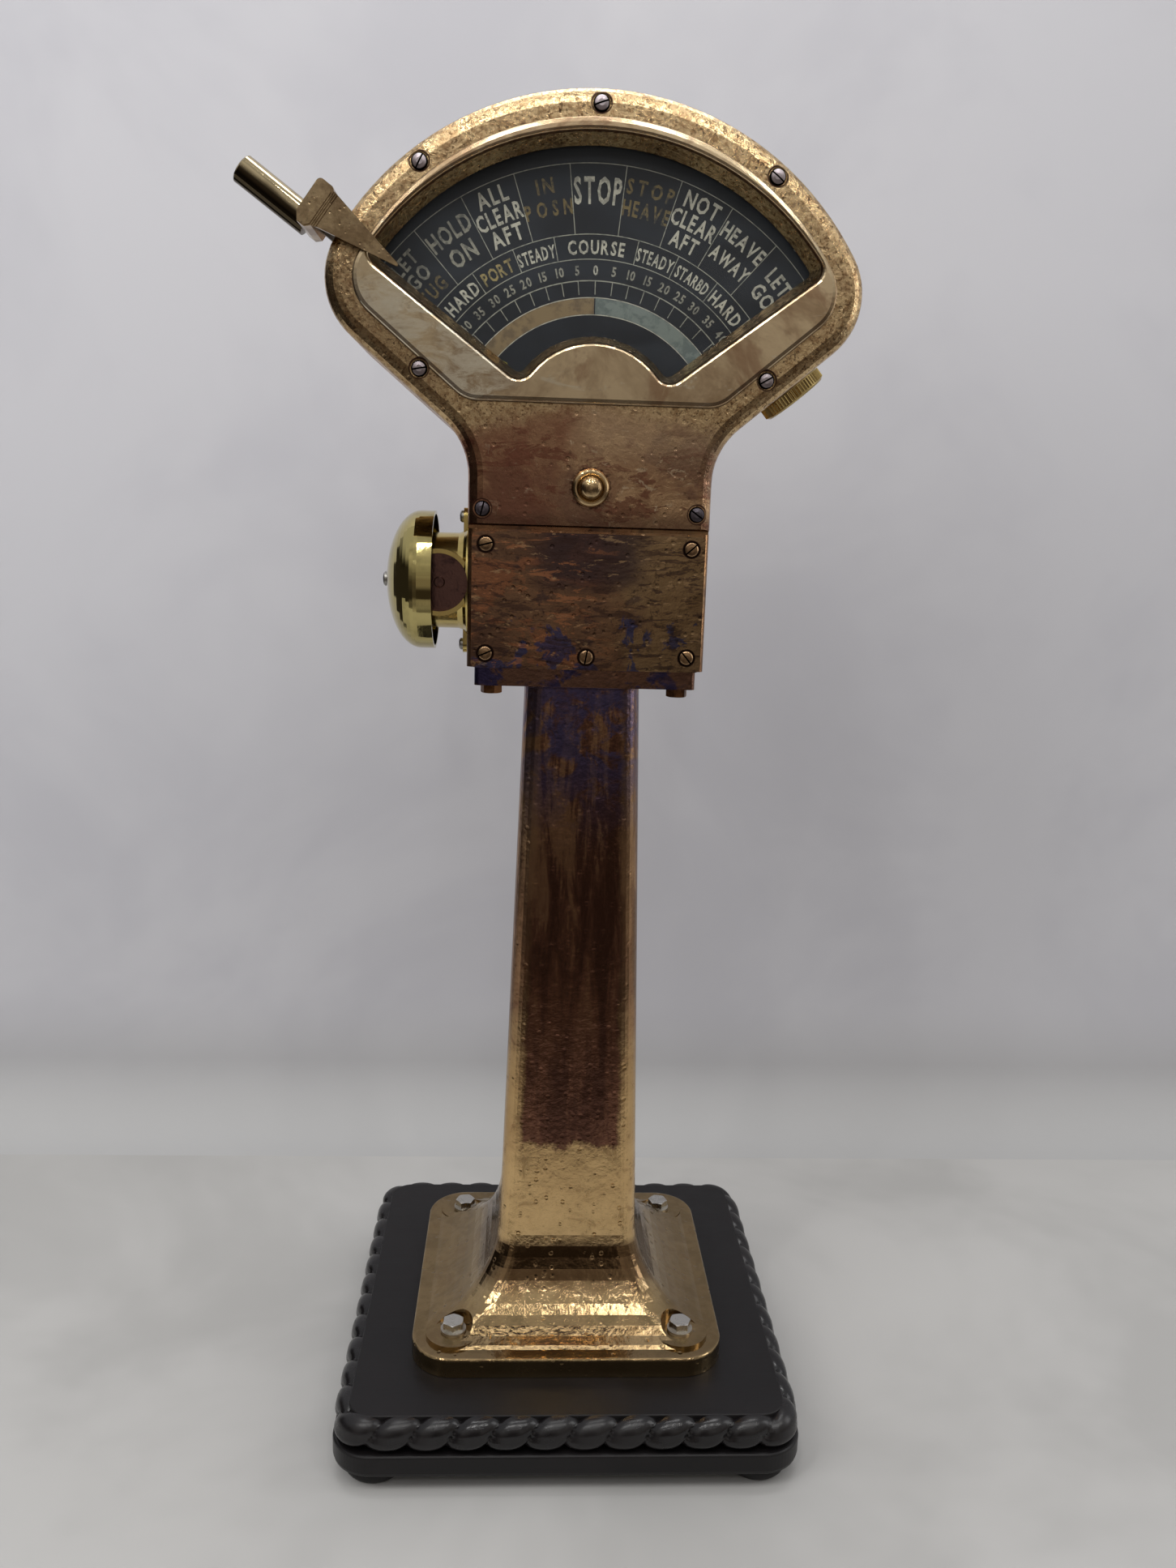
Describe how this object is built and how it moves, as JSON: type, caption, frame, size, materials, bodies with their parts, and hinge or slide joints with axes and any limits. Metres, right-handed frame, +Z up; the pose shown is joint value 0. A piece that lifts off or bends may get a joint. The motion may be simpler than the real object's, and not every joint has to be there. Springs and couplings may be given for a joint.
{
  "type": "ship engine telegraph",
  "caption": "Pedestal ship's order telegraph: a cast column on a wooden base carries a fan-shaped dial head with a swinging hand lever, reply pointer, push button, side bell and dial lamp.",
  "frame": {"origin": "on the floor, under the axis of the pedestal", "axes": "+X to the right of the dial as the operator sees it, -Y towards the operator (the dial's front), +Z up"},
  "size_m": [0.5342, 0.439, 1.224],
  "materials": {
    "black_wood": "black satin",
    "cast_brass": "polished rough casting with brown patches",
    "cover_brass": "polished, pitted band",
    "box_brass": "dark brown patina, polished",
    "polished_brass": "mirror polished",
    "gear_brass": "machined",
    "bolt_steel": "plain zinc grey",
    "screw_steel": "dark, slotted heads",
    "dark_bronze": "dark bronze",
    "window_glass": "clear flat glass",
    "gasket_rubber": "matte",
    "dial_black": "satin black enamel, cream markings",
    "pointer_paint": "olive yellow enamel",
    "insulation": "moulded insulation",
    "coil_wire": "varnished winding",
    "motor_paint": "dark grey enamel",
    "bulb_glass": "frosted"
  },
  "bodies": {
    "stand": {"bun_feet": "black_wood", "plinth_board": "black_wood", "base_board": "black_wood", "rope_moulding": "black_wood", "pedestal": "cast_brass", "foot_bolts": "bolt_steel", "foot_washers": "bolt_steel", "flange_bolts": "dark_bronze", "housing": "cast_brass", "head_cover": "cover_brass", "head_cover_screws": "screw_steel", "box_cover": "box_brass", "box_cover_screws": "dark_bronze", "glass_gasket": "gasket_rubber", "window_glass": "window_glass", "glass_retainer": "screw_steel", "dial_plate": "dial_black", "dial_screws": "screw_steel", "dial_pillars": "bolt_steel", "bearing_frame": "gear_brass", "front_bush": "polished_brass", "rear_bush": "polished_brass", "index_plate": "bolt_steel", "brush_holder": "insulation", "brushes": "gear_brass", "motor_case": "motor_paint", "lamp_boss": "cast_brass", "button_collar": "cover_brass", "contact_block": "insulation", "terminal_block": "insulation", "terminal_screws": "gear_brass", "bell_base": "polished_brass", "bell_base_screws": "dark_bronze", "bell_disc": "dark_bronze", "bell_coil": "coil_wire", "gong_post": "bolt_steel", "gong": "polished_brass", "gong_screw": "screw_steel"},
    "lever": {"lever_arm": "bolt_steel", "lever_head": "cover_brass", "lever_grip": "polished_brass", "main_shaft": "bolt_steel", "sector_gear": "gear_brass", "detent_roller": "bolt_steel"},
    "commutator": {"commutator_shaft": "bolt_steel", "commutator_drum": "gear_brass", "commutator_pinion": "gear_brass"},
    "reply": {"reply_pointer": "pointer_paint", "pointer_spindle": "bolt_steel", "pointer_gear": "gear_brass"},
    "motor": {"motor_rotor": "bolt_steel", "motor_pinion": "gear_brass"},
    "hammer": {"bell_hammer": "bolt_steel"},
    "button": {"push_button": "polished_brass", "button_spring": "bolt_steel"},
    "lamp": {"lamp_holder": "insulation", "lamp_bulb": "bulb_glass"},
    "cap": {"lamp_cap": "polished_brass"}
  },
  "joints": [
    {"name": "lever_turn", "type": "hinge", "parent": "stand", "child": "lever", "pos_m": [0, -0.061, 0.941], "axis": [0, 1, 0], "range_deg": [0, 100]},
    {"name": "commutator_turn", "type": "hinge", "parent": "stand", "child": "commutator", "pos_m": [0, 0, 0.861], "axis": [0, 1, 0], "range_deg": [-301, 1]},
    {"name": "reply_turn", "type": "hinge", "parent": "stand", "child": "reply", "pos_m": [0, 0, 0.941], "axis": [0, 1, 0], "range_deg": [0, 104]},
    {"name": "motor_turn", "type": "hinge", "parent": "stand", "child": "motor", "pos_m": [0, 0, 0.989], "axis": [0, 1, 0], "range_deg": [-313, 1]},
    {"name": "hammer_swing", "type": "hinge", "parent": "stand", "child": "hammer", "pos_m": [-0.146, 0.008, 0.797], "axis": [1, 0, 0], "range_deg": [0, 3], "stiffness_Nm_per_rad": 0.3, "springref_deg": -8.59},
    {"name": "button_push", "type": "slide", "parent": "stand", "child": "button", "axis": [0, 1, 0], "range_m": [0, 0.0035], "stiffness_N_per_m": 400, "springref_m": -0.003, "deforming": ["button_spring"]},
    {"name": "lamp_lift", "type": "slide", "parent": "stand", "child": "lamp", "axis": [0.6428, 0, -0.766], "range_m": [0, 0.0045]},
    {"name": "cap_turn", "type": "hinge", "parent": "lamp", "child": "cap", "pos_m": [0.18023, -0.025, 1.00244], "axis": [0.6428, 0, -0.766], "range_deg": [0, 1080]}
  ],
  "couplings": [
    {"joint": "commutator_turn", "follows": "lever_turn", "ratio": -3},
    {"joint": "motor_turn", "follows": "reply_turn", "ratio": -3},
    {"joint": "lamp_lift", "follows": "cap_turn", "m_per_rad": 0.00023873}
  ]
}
---
Please output the entire listing exactly as it stands.

#### Solution to this exercise:
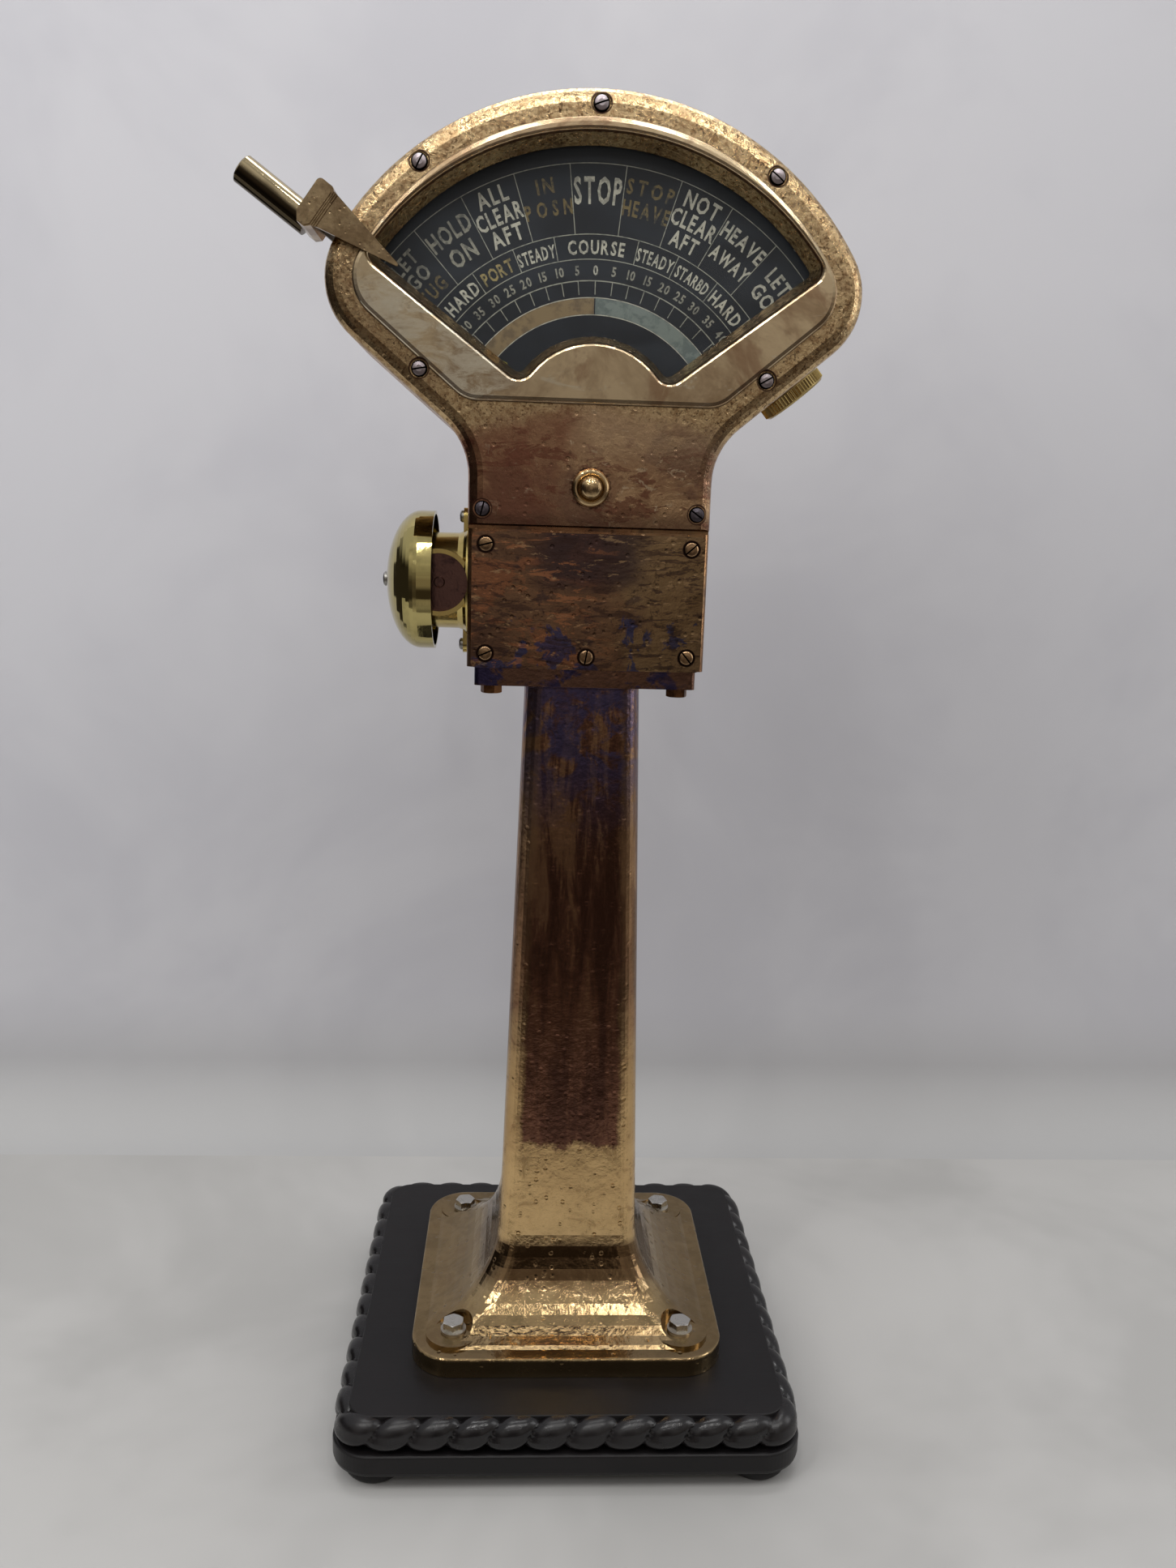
Describe how this object is built and how it moves, as JSON: type, caption, frame, size, materials, bodies with their parts, and hinge or slide joints with axes and any limits. Metres, right-handed frame, +Z up; the pose shown is joint value 0. A piece that lifts off or bends may get a joint. The motion may be simpler than the real object's, and not every joint has to be there. Springs and couplings may be given for a joint.
{
  "type": "ship engine telegraph",
  "caption": "Pedestal ship's order telegraph: a cast column on a wooden base carries a fan-shaped dial head with a swinging hand lever, reply pointer, push button, side bell and dial lamp.",
  "frame": {"origin": "on the floor, under the axis of the pedestal", "axes": "+X to the right of the dial as the operator sees it, -Y towards the operator (the dial's front), +Z up"},
  "size_m": [0.5342, 0.439, 1.224],
  "materials": {
    "black_wood": "black satin",
    "cast_brass": "polished rough casting with brown patches",
    "cover_brass": "polished, pitted band",
    "box_brass": "dark brown patina, polished",
    "polished_brass": "mirror polished",
    "gear_brass": "machined",
    "bolt_steel": "plain zinc grey",
    "screw_steel": "dark, slotted heads",
    "dark_bronze": "dark bronze",
    "window_glass": "clear flat glass",
    "gasket_rubber": "matte",
    "dial_black": "satin black enamel, cream markings",
    "pointer_paint": "olive yellow enamel",
    "insulation": "moulded insulation",
    "coil_wire": "varnished winding",
    "motor_paint": "dark grey enamel",
    "bulb_glass": "frosted"
  },
  "bodies": {
    "stand": {"bun_feet": "black_wood", "plinth_board": "black_wood", "base_board": "black_wood", "rope_moulding": "black_wood", "pedestal": "cast_brass", "foot_bolts": "bolt_steel", "foot_washers": "bolt_steel", "flange_bolts": "dark_bronze", "housing": "cast_brass", "head_cover": "cover_brass", "head_cover_screws": "screw_steel", "box_cover": "box_brass", "box_cover_screws": "dark_bronze", "glass_gasket": "gasket_rubber", "window_glass": "window_glass", "glass_retainer": "screw_steel", "dial_plate": "dial_black", "dial_screws": "screw_steel", "dial_pillars": "bolt_steel", "bearing_frame": "gear_brass", "front_bush": "polished_brass", "rear_bush": "polished_brass", "index_plate": "bolt_steel", "brush_holder": "insulation", "brushes": "gear_brass", "motor_case": "motor_paint", "lamp_boss": "cast_brass", "button_collar": "cover_brass", "contact_block": "insulation", "terminal_block": "insulation", "terminal_screws": "gear_brass", "bell_base": "polished_brass", "bell_base_screws": "dark_bronze", "bell_disc": "dark_bronze", "bell_coil": "coil_wire", "gong_post": "bolt_steel", "gong": "polished_brass", "gong_screw": "screw_steel"},
    "lever": {"lever_arm": "bolt_steel", "lever_head": "cover_brass", "lever_grip": "polished_brass", "main_shaft": "bolt_steel", "sector_gear": "gear_brass", "detent_roller": "bolt_steel"},
    "commutator": {"commutator_shaft": "bolt_steel", "commutator_drum": "gear_brass", "commutator_pinion": "gear_brass"},
    "reply": {"reply_pointer": "pointer_paint", "pointer_spindle": "bolt_steel", "pointer_gear": "gear_brass"},
    "motor": {"motor_rotor": "bolt_steel", "motor_pinion": "gear_brass"},
    "hammer": {"bell_hammer": "bolt_steel"},
    "button": {"push_button": "polished_brass", "button_spring": "bolt_steel"},
    "lamp": {"lamp_holder": "insulation", "lamp_bulb": "bulb_glass"},
    "cap": {"lamp_cap": "polished_brass"}
  },
  "joints": [
    {"name": "lever_turn", "type": "hinge", "parent": "stand", "child": "lever", "pos_m": [0, -0.061, 0.941], "axis": [0, 1, 0], "range_deg": [0, 100]},
    {"name": "commutator_turn", "type": "hinge", "parent": "stand", "child": "commutator", "pos_m": [0, 0, 0.861], "axis": [0, 1, 0], "range_deg": [-301, 1]},
    {"name": "reply_turn", "type": "hinge", "parent": "stand", "child": "reply", "pos_m": [0, 0, 0.941], "axis": [0, 1, 0], "range_deg": [0, 104]},
    {"name": "motor_turn", "type": "hinge", "parent": "stand", "child": "motor", "pos_m": [0, 0, 0.989], "axis": [0, 1, 0], "range_deg": [-313, 1]},
    {"name": "hammer_swing", "type": "hinge", "parent": "stand", "child": "hammer", "pos_m": [-0.146, 0.008, 0.797], "axis": [1, 0, 0], "range_deg": [0, 3], "stiffness_Nm_per_rad": 0.3, "springref_deg": -8.59},
    {"name": "button_push", "type": "slide", "parent": "stand", "child": "button", "axis": [0, 1, 0], "range_m": [0, 0.0035], "stiffness_N_per_m": 400, "springref_m": -0.003, "deforming": ["button_spring"]},
    {"name": "lamp_lift", "type": "slide", "parent": "stand", "child": "lamp", "axis": [0.6428, 0, -0.766], "range_m": [0, 0.0045]},
    {"name": "cap_turn", "type": "hinge", "parent": "lamp", "child": "cap", "pos_m": [0.18023, -0.025, 1.00244], "axis": [0.6428, 0, -0.766], "range_deg": [0, 1080]}
  ],
  "couplings": [
    {"joint": "commutator_turn", "follows": "lever_turn", "ratio": -3},
    {"joint": "motor_turn", "follows": "reply_turn", "ratio": -3},
    {"joint": "lamp_lift", "follows": "cap_turn", "m_per_rad": 0.00023873}
  ]
}